◆ **PROBLEM TO WORK ON**
What follows is a listing; give it again exactly, in its entirety.

◆ **DATA BLOCK**
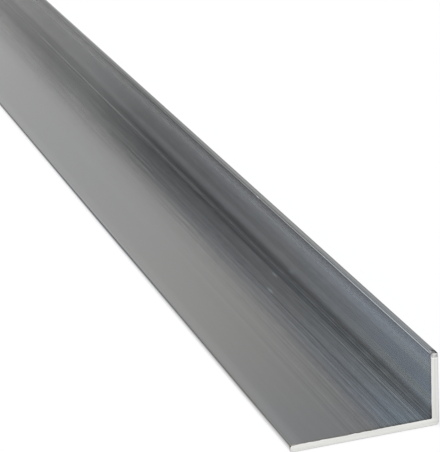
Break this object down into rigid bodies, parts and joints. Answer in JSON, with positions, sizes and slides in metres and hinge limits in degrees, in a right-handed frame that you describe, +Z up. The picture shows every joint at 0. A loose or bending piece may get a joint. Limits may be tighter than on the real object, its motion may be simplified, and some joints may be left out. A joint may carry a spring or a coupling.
{
  "type": "unequal angle section",
  "caption": "Straight sawn length of extruded aluminium angle with a wide and a short leg, for edging, trim and light framing.",
  "frame": {"origin": "middle of the underside of the wide leg", "axes": "+X along the bar, +Y across the wide leg from its toe to the heel where the short leg stands, +Z up the short leg"},
  "size_m": [1, 0.04, 0.02],
  "materials": {
    "mill_aluminium": "mill finish, as extruded"
  },
  "bodies": {
    "root": {"angle_section": "mill_aluminium"}
  },
  "joints": []
}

◆ **WRITTEN ANSWER**
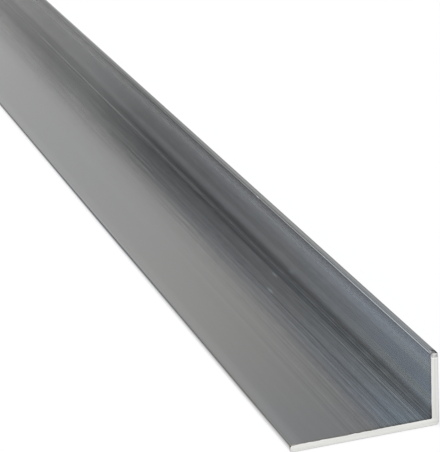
Break this object down into rigid bodies, parts and joints. Answer in JSON, with positions, sizes and slides in metres and hinge limits in degrees, in a right-handed frame that you describe, +Z up. The picture shows every joint at 0. A loose or bending piece may get a joint. Limits may be tighter than on the real object, its motion may be simplified, and some joints may be left out. A joint may carry a spring or a coupling.
{
  "type": "unequal angle section",
  "caption": "Straight sawn length of extruded aluminium angle with a wide and a short leg, for edging, trim and light framing.",
  "frame": {"origin": "middle of the underside of the wide leg", "axes": "+X along the bar, +Y across the wide leg from its toe to the heel where the short leg stands, +Z up the short leg"},
  "size_m": [1, 0.04, 0.02],
  "materials": {
    "mill_aluminium": "mill finish, as extruded"
  },
  "bodies": {
    "root": {"angle_section": "mill_aluminium"}
  },
  "joints": []
}